Automation ROI attempts to quantify the financial benefits of test automation efforts. It compares the cost savings achieved through automation to the investment required to create and maintain the automated tests.

Formula: (Cost Savings from Automation - Cost of Automation) / Cost of Automation
Where Cost Savings = (Manual Execution Time - Automated Execution Time) * Number of Runs * Average Tester Hourly Rate

This metric helps justify automation efforts and guides decision-making on where to focus automation resources. When calculating this metric, teams should consider all costs associated with automation, including tool licenses, infrastructure, and ongoing maintenance.

Time-to-Market Impact

Time-to-Market Impact measures how test automation affects your ability to quickly deliver products or features to market. It quantifies the reduction in overall release cycle time that can be attributed to test automation efforts.

Formula: (Average Release Cycle Time Before Automation - Current Release Cycle Time) / Average Release Cycle Time Before Automation * 100

This metric directly ties test automation efforts to business value by showing how automation contributes to faster product delivery. A significant reduction in time-to-market can lead to competitive advantages and increased customer satisfaction.

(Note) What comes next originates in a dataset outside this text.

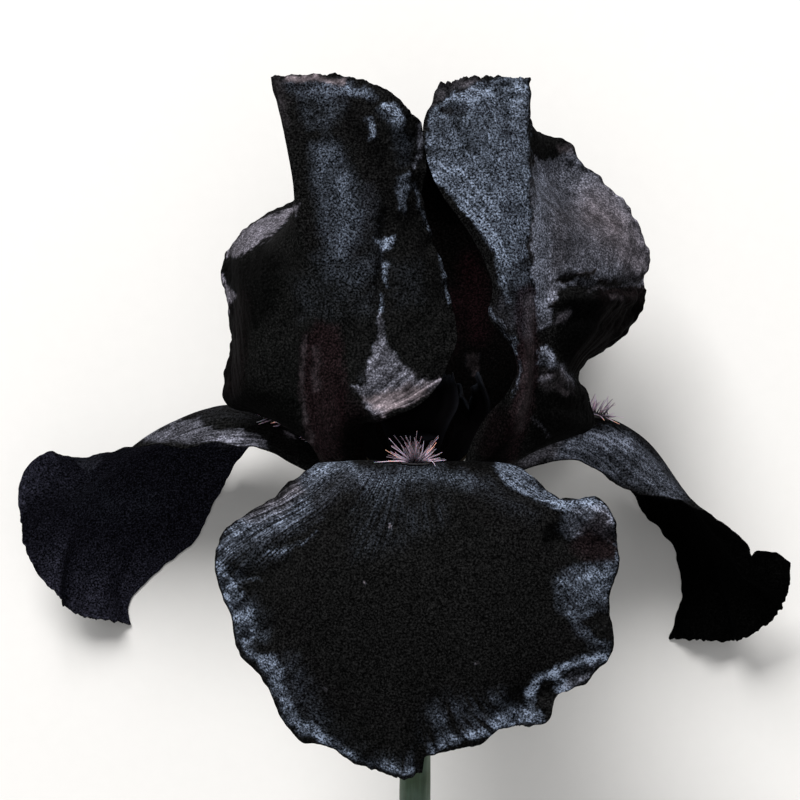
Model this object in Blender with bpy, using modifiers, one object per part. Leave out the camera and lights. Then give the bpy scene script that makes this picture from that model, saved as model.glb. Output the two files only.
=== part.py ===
"""Bearded iris flower, picked and laid on its back.

Metres, +Z up. The flower's stem runs along -Y, its standards point along +Y and its front fall faces
up, +Z. All shapes are worked out in millimetres from the heart, where the petals' claws meet, and the
whole flower is then moved so that its box stands on the floor, centred on the origin.
"""

import math
import random
from collections import namedtuple

import bmesh
import bpy
import numpy as np
from mathutils import Matrix, Vector

MM = 0.001
HEART_HEIGHT = 45.0
EYE_HEIGHT = 700.0
EYE_X, EYE_Y = -3.0, 18.0

PETAL_THICKNESS = 0.9
PETAL_ROWS, PETAL_COLUMNS = 24, 14
EDGE_CUT = 0.035
CLEARANCE = 0.3
THROAT_Y = -9.0
CLAW_Y = THROAT_Y + CLEARANCE

OVARY_FOOT_Y = -48.0
# Radius and y of the tube's and ovary's outer side, from the throat's rim to the foot
TUBE_PROFILE = [
    (0.0, THROAT_Y), (6.6, THROAT_Y), (6.3, -10.4), (4.8, -14.0), (3.4, -18.5), (3.0, -23.0),
    (3.9, -27.0), (4.5, -32.0), (4.4, -38.0), (3.5, -43.0), (2.7, -45.5), (2.6, OVARY_FOOT_Y),
    (0.0, OVARY_FOOT_Y),
]
TUBE_SIDES = 24
STEM_RADIUS, STEM_DROOP, STEM_POINTS = 3.2, 7.0, 9
STEM_TOP_Y, STEM_FOOT_Y = OVARY_FOOT_Y - CLEARANCE, -92.0

SPATHE_THICKNESS = 0.8
SPATHE_FOOT_Y, SPATHE_LENGTH = -50.5, 35.0
SPATHE_RADII = [STEM_RADIUS + CLEARANCE + 0.5, 5.2, 6.2, 6.7, 6.8, 7.4]
SPATHE_HALF_ANGLES = [78, 82, 72, 56, 36, 5]

# Angle round the stem from the front, towards the flower's right
FALL_ANGLES = {"front": 0, "left": -120, "right": 120}

# Distance from the axis and y of a style arm's middle line, which ends in its upright crest
ARM_LINE = [(0.7, -5.5), (2.6, 0), (6.4, 6), (11, 10.4), (13.8, 13), (13.6, 17.5), (12.2, 23)]
ARM_HALF_WIDTHS = [1.2, 2.2, 3.6, 5.0, 6.4, 8.6, 7.4]
ARM_ARCH = [0.3, 0.8, 1.4, 1.6, 0.9, 1.4, 1.8]
ARM_ROWS, ARM_COLUMNS, ARM_THICKNESS, CREST_NOTCH = 13, 6, 0.8, 7.0
COLUMN_RADIUS, COLUMN_TOP_Y = 1.9, -2.5

# Distance from the axis, y and radius along a stamen: a thin filament, then the anther
STAMEN = [
    (3.6, CLAW_Y, 0.55), (4.2, -5.5, 0.5), (5.6, -1.5, 0.5), (7.4, 2.2, 0.5), (8.4, 4.0, 0.55),
    (9.2, 5.2, 0.95), (11.6, 7.0, 1.0), (13.8, 8.4, 0.9), (14.6, 8.9, 0.5),
]

BEARD_THICKNESS, BEARD_COLUMNS = 0.9, 1
BEARD_ROWS = {"front": (4, 8), "left": (5, 9), "right": (6, 11)}
BEARD_HAIRS, BEARD_SEED = 30, 11
HAIR_RADIUS, HAIR_SIDES, HAIR_ROOT = 0.45, 3, 0.5
HAIR_LENGTHS = 2.2, 4.6

# A petal's curves run from its claw to its tip, as (x, y, z) where they seem to lie from the eye over
# the heart. Left and right are for someone who faces the petal from outside the upright flower. A crown
# is how far the half on that side rises from the straight way between its edge and the midrib.
Petal = namedtuple(
    "Petal",
    "name midrib left right left_crown right_crown crease ruffle waves phase",
)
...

What gets measured, gets tested

There is a certain survivorship bias to test automation metrics. Because you can measure these, they then become the guiding light for all your testing initiatives. Other, less tangible elements of test automation can be missed. Factors such as improved developer confidence, increased ability to refactor code, and better collaboration between testers and developers are harder to quantify but equally important.

The context of your specific project, team, and organization should always be considered when interpreting these metrics. What works for one team might not work for another, and the true measure of success is how well your test automation strategy supports your overall software quality and business goals.